「自分は勉強が苦手だ」と思っている人はたくさんいます。
学生の本分は勉強だ、なんて言うくらい、勉強は子供時代の大きな悩み事の一つです。
しかもそれは、大人になっても『勉強がコンプレックス』となって続きます。
勉強への苦手意識が芽生えてしまうのは、一体いつからなのでしょうか。
「ぼく、おべんきょうはあんまりできないんだよな」
小学校での,就学時健康診断の日のできごとです。
職員として新入学児童の就学時健康診断の運営をしていました。
就学時検診では、入学予定のこどもたちを数名のグループにして,必要な項目を調べていきます。
学校保健安全法で行うように定められているもので、小学校に入学するにあたり,お子さんの健康状態と,能力や知識の発達状態の確認をします。
「まず,お医者さんにみんなの体が元気かどうかみてもらいまーす」と内科検診,
「次は,歯医者さんにお口のなかをみてもらいましょう!」と歯科検診,
「小さい字がどれくらい見えるかな?」と視力検査,
「小さい音が聞こえたら手をあげて教えてね」と聴力検査。
どんどん進めて,いよいよ最後は知能検査となりました。
就学時健康診断では,簡単な知能検査を行います。
知能検査というと,なにやら難しいものに感じます。
中には,何か特別な勉強をさせていかなければならないと心配になる方もいるかもしれません。
内容については触れられませんが,特別な勉強や準備などいらない簡単な内容のものです。
なのでご安心くださいね。
こどもたちには「最後は,おべんきょうのおへやです。みんなは4月に小学生になったらおべんきょうがはじまります。今日は,少しだけおべんきょうをしてみましょう。」と説明。
そうすると,ほとんどの子は
「おべんきょうするの?楽しみ!」と笑顔を見せてくれます。
こどもたちは新しいことを学ぶのが本当に大好き。
小学校にはいる=おべんきょうするという意識がこどもたちにあって,それを心待ちにしているのがよーく伝わってきます。
そんな中、一人の男の子のひとこと
「おべんきょうするの?ぼく、おべんきょうはあんまりできないんだよな」
というのです。
小学校にも入学していない子が!勉強ができないって言うの!?と、心底びっくりしました。
小学校に入る前から勉強コンプレックスは始まっている
まだ小学校にも入学おらず、授業を受けたことのないときから、勉強への苦手意識は始まっているのです。
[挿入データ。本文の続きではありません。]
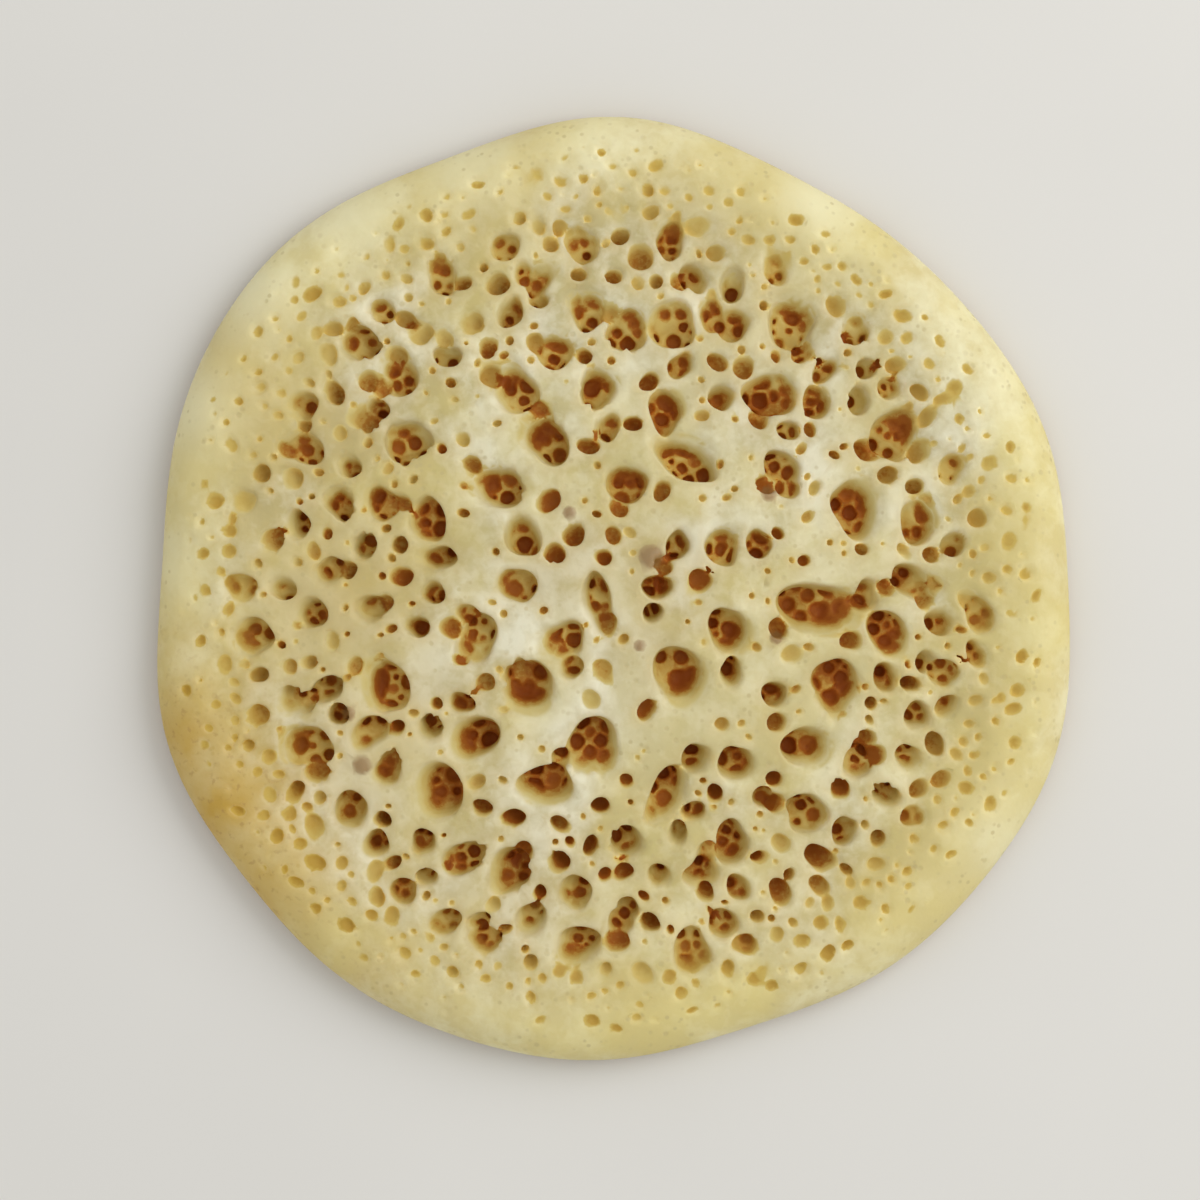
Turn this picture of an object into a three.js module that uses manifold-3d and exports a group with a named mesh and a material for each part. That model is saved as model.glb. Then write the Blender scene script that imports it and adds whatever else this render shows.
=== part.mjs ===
// A qatayef pancake: a round of leavened batter, cooked on one side only.
// Its underside is flat and its border is plump and closed. Inside the border the top
// is open, with a deep pore wherever a bubble of gas burst through the skin.
// Millimetres, +Z up. The origin is under the middle of the pancake, on the face it rests on.
import * as THREE from "three";
import { mergeVertices } from "three/addons/utils/BufferGeometryUtils.js";
import Module from "manifold-3d";

// The round of batter.
const MEAN_RADIUS = 50;
const BORDER_HEIGHT = 6.0;
const CENTRE_HEIGHT = 5.3;
const BORDER_BEGINS = 0.68; // shares of the way from the middle to the outline
const BORDER_CRESTS = 0.88;
const WIDEST_HEIGHT = 2.1; // the outline is widest here, a third of the way up
const TOP_ROUND = 5.5; // how far in the edge rolls over to the top
const BASE_ROUND = 1.3; // how far in it tucks under to the base

// The batter ran unevenly: each run adds so many waves round the outline, each a share
// of the mean radius high, with one crest at the bearing given in degrees.
const OUTLINE_RUNS = [
  { waves: 2, share: 0.009, crest: 119 },
  { waves: 3, share: 0.013, crest: 111 },
  { waves: 4, share: 0.005, crest: 54 },
  { waves: 6, share: 0.011, crest: 24 },
  { waves: 7, share: 0.005, crest: 38 },
  { waves: 10, share: 0.005, crest: 18 },
];

// The skin settled in broad swells: height, distance between crests and heading in degrees.
const SKIN_SWELLS = [
  { height: 0.2, spacing: 37, heading: 25 },
  { height: 0.16, spacing: 23, heading: 115 },
  { height: 0.1, spacing: 14, heading: 70 },
];

// The largest pores, where bubbles joined before they burst: bearing in degrees, share of
// the way out, width, length, and the bearing of the long axis.
const WELLS = [
  [77, 0.59, 5.0, 5.4, 120],
  [56, 0.71, 5.0, 5.3, 90],
  [51, 0.56, 4.7, 5.6, 0],
  [29, 0.7, 4.8, 5.2, 90],
  [19, 0.56, 5.0, 6.7, 115],
  [13, 0.68, 3.6, 5.0, 100],
  [60, 0.34, 4.2, 7.6, 150],
  [81, 0.23, 3.8, 4.1, 0],
  [86, 0.55, 4.4, 4.4, 0],
  [93, 0.43, 4.0, 4.5, 100],
  [112, 0.35, 4.3, 5.2, 120],
  [136, 0.32, 4.5, 5.5, 150],
  [158, 0.42, 3.6, 4.9, 90],
  [115, 0.48, 4.8, 5.2, 90],
  [134, 0.63, 4.0, 4.4, 90],
  [143, 0.53, 4.5, 4.8, 0],
  [146, 0.22, 3.6, 5.1, 120],
  [199, 0.3, 4.5, 5.4, 80],
  [226, 0.14, 4.3, 4.5, 0],
  [217, 0.03, 3.0, 6.4, 100],
  [228, 0.26, 5.0, 5.6, 0],
  [203, 0.51, 4.1, 5.8, 95],
  [207, 0.72, 4.2, 4.9, 0],
  [227, 0.42, 4.6, 5.0, 30],
  [264, 0.33, 5.6, 6.6, 100],
  [252, 0.43, 4.3, 5.9, 0],
  [229, 0.56, 5.6, 6.0, 90],
  [356, 0.45, 5.6, 8.6, 0],
  [343, 0.26, 4.2, 4.6, 70],
  [311, 0.22, 5.2, 5.4, 0],
  [338, 0.51, 4.7, 5.8, 90],
  [352, 0.6, 4.0, 4.9, 110],
  [286, 0.46, 3.8, 7.2, 65],
  [312, 0.63, 4.2, 4.5, 0],
  [265, 0.75, 3.6, 5.0, 0],
  [250, 0.63, 4.4, 5.2, 60],
];

// Between them lie the common pores, of two kinds. Each kind fills its ring with sites wound
// outwards as the seeds of a sunflower are, and every pore strays from its site by chance.
const STRAY_SEED = 2026;
const COMMON_PORES = [
  { sites: 60, narrowest: 3.1, widest: 4.3, inner: 0.12, outer: 0.76 },
  { sites: 60, narrowest: 2.2, widest: 3.0, inner: 0.08, outer: 0.58 },
  { sites: 180, narrowest: 2.3, widest: 3.1, inner: 0.58, outer: 0.79 },
];
const LONGEST_PORE = 1.4; // length over width
const LEAST_WALL = 0.55; // between one pore and the next
const GOLDEN_ANGLE = Math.PI * (3 - Math.sqrt(5));

// A pore goes nearly to the base inside the border and stays shallow on it. The gas rose
// outwards, so its foot lies nearer the middle of the pancake than its mouth.
const DEEP_FLOOR = 1.5;
const SHALLOW_FLOOR = 4.2;
const LEAN = 0.32;
// Half a pore's section, from the middle of its floor to above its mouth: shares of its
// half width and of its depth. A well's mouth flares, a common pore's only widens.
const WELL_SHAPE = {
  sides: 8,
  section: [[0, 0], [0.72, 0.12], [0.9, 0.8], [1.3, 1.2], [0, 1.5]],
};
const COMMON_SHAPE = {
  sides: 6,
  section: [[0, 0], [0.75, 0.15], [1.08, 1.2], [0, 1.5]],
};

const AROUND = 56; // steps round the outline
const DOUGH_RINGS = [0.82, 0.66, 0.46, 0.24];

function turned(degrees) {
  return THREE.MathUtils.degToRad(degrees);
}

/** How far out the edge of the pancake lies at a bearing in radians. */
function outlineRadius(bearing) {
  let share = 1;
  for (const run of OUTLINE_RUNS) {
    share += run.share * Math.cos(run.waves * (bearing - turned(run.crest)));
  }
  return MEAN_RADIUS * share;
}

/** Height of the skin over the base, away from the edge. */
function skinHeight(x, y) {
  const out = Math.hypot(x, y) / outlineRadius(Math.atan2(y, x));
  const border = THREE.MathUtils.smoothstep(out, BORDER_BEGINS, BORDER_CRESTS);
  let height = THREE.MathUtils.lerp(CENTRE_HEIGHT, BORDER_HEIGHT, border);
  for (const swell of SKIN_SWELLS) {
    const heading = turned(swell.heading);
    const along = x * Math.cos(heading) + y * Math.sin(heading);
    height += swell.height * Math.sin((2 * Math.PI * along) / swell.spacing);
  }
  return height;
}

/** Numbers from 0 to 1 by chance, the same ones for the same seed. */
function dice(seed) {
  let state = seed;
  return () => {
    state = (1664525 * state + 1013904223) % 4294967296;
    return state / 4294967296;
  };
}

/** A pore with its mouth at x and y, its sizes, and the direction of its long axis in radians. */
function poreAt(x, y, width, length, turn, shape) {
  const share = Math.hypot(x, y) / outlineRadius(Math.atan2(y, x));
  return { x, y, share, width, length, turn, shape };
}

function layOutWells() {
  return WELLS.map(([degrees, share, width, length, turn]) => {
    const bearing = turned(degrees);
    const out = share * outlineRadius(bearing);
    const x = out * Math.cos(bearing);
    const y = out * Math.sin(bearing);
    return poreAt(x, y, width, length, turned(turn), WELL_SHAPE);
  });
}

/** The wells, then each common pore that leaves a wall to every pore before it. */
function layOutPores() {
  const pores = layOutWells();
  const roll = dice(STRAY_SEED);
  for (const kind of COMMON_PORES) {
    const ringArea = kind.outer ** 2 - kind.inner ** 2;
    const stray = MEAN_RADIUS * Math.sqrt((Math.PI * ringArea) / kind.sites);
    for (let site = 0; site < kind.sites; site++) {
      const out = MEAN_RADIUS * Math.sqrt(kind.inner ** 2 + (ringArea * site) / kind.sites);
      const x = out * Math.cos(site * GOLDEN_ANGLE) + stray * (roll() - 0.5);
      const y = out * Math.sin(site * GOLDEN_ANGLE) + stray * (roll() - 0.5);
      const width = THREE.MathUtils.lerp(kind.narrowest, kind.widest, roll());
      const length = width * THREE.MathUtils.lerp(1, LONGEST_PORE, roll());
      const pore = poreAt(x, y, width, length, Math.PI * roll(), COMMON_SHAPE);
      if (pores.every((other) => wallBetween(pore, other) > LEAST_WALL)) {
        pores.push(pore);
      }
    }
  }
  return pores;
}

function wallBetween(pore, other) {
  const apart = Math.hypot(pore.x - other.x, pore.y - other.y);
  return apart - (pore.width + pore.length + other.width + other.length) / 4;
}

/** Half a section of the round, as shares of its radius and height, from base to top. */
function doughProfile() {
  const points = [[0, 0]];
  const baseSteps = 3;
  const topSteps = 5;
  for (let i = 0; i <= baseSteps; i++) {
    const angle = (i / baseSteps) * (Math.PI / 2);
    const inFromEdge = BASE_ROUND * (1 - Math.sin(angle));
    points.push([1 - inFromEdge / MEAN_RADIUS, WIDEST_HEIGHT * (1 - Math.cos(angle))]);
  }
  for (let i = 1; i <= topSteps; i++) {
    const angle = (i / topSteps) * (Math.PI / 2);
    const inFromEdge = TOP_ROUND * (1 - Math.cos(angle));
    const height = THREE.MathUtils.lerp(WIDEST_HEIGHT, BORDER_HEIGHT, Math.sin(angle));
    points.push([1 - inFromEdge / MEAN_RADIUS, height]);
  }
  for (const ring of DOUGH_RINGS) {
    points.push([ring, BORDER_HEIGHT]);
  }
  points.push([0, BORDER_HEIGHT]);
  return points.map(([share, height]) => new THREE.Vector2(share, height));
}

/** The round of batter before any bubble burst: a lathe run out to the uneven outline. */
function doughGeometry() {
  const geometry = new THREE.LatheGeometry(doughProfile(), AROUND);
  geometry.rotateX(Math.PI / 2);
  const places = geometry.getAttribute("position");
  for (let i = 0; i < places.count; i++) {
    const radius = outlineRadius(Math.atan2(places.getY(i), places.getX(i)));
    const x = places.getX(i) * radius;
    const y = places.getY(i) * radius;
    const level = places.getZ(i);
    const rise = Math.max(0, level - WIDEST_HEIGHT) / (BORDER_HEIGHT - WIDEST_HEIGHT);
    const low = Math.min(level, WIDEST_HEIGHT);
    places.setXYZ(i, x, y, low + rise * (skinHeight(x, y) - WIDEST_HEIGHT));
  }
  return geometry;
}

/** The space of one pore: a round-bottomed cup with a flared mouth, leaning outwards. */
function poreGeometry(pore) {
  const skin = skinHeight(pore.x, pore.y);
  const border = THREE.MathUtils.smoothstep(pore.share, BORDER_BEGINS, BORDER_CRESTS);
  const floor = THREE.MathUtils.lerp(DEEP_FLOOR, SHALLOW_FLOOR, border);
  const section = pore.shape.section.map(([out, up]) => new THREE.Vector2(out, up - 1));
  const geometry = new THREE.LatheGeometry(section, pore.shape.sides);
  geometry.rotateX(Math.PI / 2);
  geometry.scale(pore.length / 2, pore.width / 2, skin - floor);
  geometry.rotateZ(pore.turn);
  const away = Math.hypot(pore.x, pore.y);
  const lean = LEAN * pore.share;
  const shear = new THREE.Matrix4().set(
    1, 0, (lean * pore.x) / away, 0,
    0, 1, (lean * pore.y) / away, 0,
    0, 0, 1, 0,
    0, 0, 0, 1,
  );
  geometry.applyMatrix4(shear);
  geometry.translate(pore.x, pore.y, skin);
  return geometry;
}

const wasm = await Module();
wasm.setup();

/** A closed geometry as a solid that can be cut. */
function solidOf(geometry) {
  geometry.deleteAttribute("normal");
  geometry.deleteAttribute("uv");
  const merged = mergeVertices(geometry, 1e-4);
  return new wasm.Manifold(
    new wasm.Mesh({
      numProp: 3,
      vertProperties: merged.getAttribute("position").array,
      triVerts: new Uint32Array(merged.index.array),
    }),
  );
}

/** A solid as a geometry that can be drawn. */
function geometryOf(solid) {
  const mesh = solid.getMesh();
  const geometry = new THREE.BufferGeometry();
  geometry.setAttribute("position", new THREE.BufferAttribute(mesh.vertProperties, 3));
  geometry.setIndex(new THREE.BufferAttribute(mesh.triVerts, 1));
  geometry.computeVertexNormals();
  return geometry;
}

/** The pancake: the round of batter with every pore cut from it, its middle on the origin. */
function makePancake() {
  let solid = solidOf(doughGeometry());
  for (const pore of layOutPores()) {
    solid = solid.subtract(solidOf(poreGeometry(pore)));
  }
  const crumb = new THREE.MeshStandardMaterial({ color: 0xe3d6a2, roughness: 0.6, metalness: 0 });
  const pancake = new THREE.Mesh(geometryOf(solid), crumb);
  pancake.name = "pancake";
  pancake.geometry.computeBoundingBox();
  const middle = pancake.geometry.boundingBox.getCenter(new THREE.Vector3());
  pancake.position.set(-middle.x, -middle.y, 0);
  return pancake;
}

const qatayef = new THREE.Group();
qatayef.add(makePancake());

export default qatayef;
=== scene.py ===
"""The looks of a qatayef pancake: a round of leavened batter, cooked on one side only.

The batter is worked out in millimetres, as its recipe is, with +Z up from the griddle.
The round is filled into a block of small cubes, every burst bubble is hollowed out of
it, and the skin that is left is drawn over the block as one closed mesh in metres.
"""

import logging
import math
from dataclasses import dataclass, field
from enum import Enum

import bpy
import numpy as np
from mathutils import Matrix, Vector


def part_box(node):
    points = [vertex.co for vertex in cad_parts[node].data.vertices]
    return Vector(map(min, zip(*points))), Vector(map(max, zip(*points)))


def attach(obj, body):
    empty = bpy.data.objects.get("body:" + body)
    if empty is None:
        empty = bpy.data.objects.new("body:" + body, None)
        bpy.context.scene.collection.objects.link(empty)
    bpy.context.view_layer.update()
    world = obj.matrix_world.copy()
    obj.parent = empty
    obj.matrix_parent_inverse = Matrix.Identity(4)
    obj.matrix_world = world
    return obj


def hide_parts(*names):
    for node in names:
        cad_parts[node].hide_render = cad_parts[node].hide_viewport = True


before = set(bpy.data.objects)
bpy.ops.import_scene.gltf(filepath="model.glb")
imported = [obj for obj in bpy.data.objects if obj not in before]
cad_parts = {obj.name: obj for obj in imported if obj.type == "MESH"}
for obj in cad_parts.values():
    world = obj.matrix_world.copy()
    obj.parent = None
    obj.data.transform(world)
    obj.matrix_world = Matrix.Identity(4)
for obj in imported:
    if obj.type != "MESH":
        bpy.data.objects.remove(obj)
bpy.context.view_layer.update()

LOG = logging.getLogger("qatayef")
MM = 0.001
GOLDEN_ANGLE = math.pi * (3 - math.sqrt(5))

Grid = np.ndarray
Span = tuple[float, float]
Spot = tuple[float, float]
Colour = tuple[float, float, float]
Stops = tuple[tuple[float, Colour], ...]


def smoothstep(value: Grid | float, low: float, high: float) -> Grid:
    """Rises smoothly from 0 at low to 1 at high, or falls if low is the higher.

    Args:
        value: Where to read the curve.
        low: Value at which the curve is 0.
        high: Value at which the curve is 1.

    Returns:
        The curve's height at each value.
    """
    t = np.clip((value - low) / (high - low), 0.0, 1.0)
    return t * t * (3.0 - 2.0 * t)


def lerp(start: float, end: float, share: float) -> float:
    """The value a share of the way from start to end."""
    return start + (end - start) * share


def polar(out: float, bearing: float) -> Spot:
    """The place some way out on a bearing in radians."""
    return out * math.cos(bearing), out * math.sin(bearing)


def advance(x: Grid, y: Grid, heading: float) -> Grid:
    """How far each place lies along a heading in radians."""
    return x * math.cos(heading) + y * math.sin(heading)


def meet_round(a: Grid, b: Grid, radius: Grid | float) -> Grid:
    """What two solids have in common, with the edge between them rounded off.

    Args:
        a: Distance to the first solid's surface, negative inside it.
        b: The same for the second solid.
        radius: Radius of the rounded edge.

    Returns:
        Distance to the surface of the common part.
    """
    corner = np.hypot(np.maximum(a + radius, 0.0), np.maximum(b + radius, 0.0))
    return np.minimum(np.maximum(a, b), -radius) + corner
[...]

この日の知能検査では、その男の子の発言に続いてグループ内の他の2人の子も勉強が苦手だと話しました。
小学校入学前のほとんどのこどもたちにとって、『おべんきょう』というのは、幼稚園・保育園や家庭でのひらがな練習くらいなはず。
「小学校に行って子供たちが困らないように、自信をつけられるように」という想いから行われるものです。
しかし、そのときに、「つまずいた」「分からなかった」「上手にできなかった」という思いがあるお子さん達には、自信ではなく苦手意識が植え付けられてしまうのです。
勉強への苦手意識は、自己肯定感を大きく下げてしまいます。
しかも、「勉強が苦手だ」という意識で勉強をすると、勉強した内容を忘れやすくなり、集中力も下がるし、 勉強へのモチベーションが上がりにくくなります。
つまり、「勉強が苦手だ」という意識は、本当にその子を勉強が苦手な子にしてしまうのです。
苦手意識のはじまりは摘み取ることができる!
一度苦手意識ができてしまったら、その子はずっと勉強が苦手だと思い続けるのでしょうか?
そんなことはないので絶望しなくてもだいじょうぶです。
小学校入学前後のお子さんの「勉強が苦手」という意識の素は、非常に些細なことです。
「あの字が上手に書けなかった」とか、「〇〇ちゃんに花丸の数が負けた」とか、もしかしたら誰かに「下手って言われた」とか。
勉強に対してのマイナスイメージがついてしまった部分を確認してみれば、それはほんの些細なことであることがほとんど。
些細なことで苦手意識をもってしまうのは大変もったいないことです。
『苦手意識のはじまり』を摘み取るには、その「できない」の部分を「できた!」に変えてあげるだけでいい。
苦手の元を、もう一度時間をとってゆっくりと、たくさんほめてあげながら、確実に成功する手立てをして体験させてあげることで、『苦手』が『普通』へ、そして普通を通り越して『得意』になってしまうことまであるのです。
こどもたちは、できないことがたくさんありますが、それは経験数が少ないだけ。やればものすごい早さでぐんぐん吸収していきます。
しかも、知っていること・やったことのあることには、大きな自信をもつようになります。
小さいうちに、たくさんの「できる」を積み重ねて、たくさん自信をつけてあげましょう。
その際、「できない」を残したままにしないように心掛けましょう。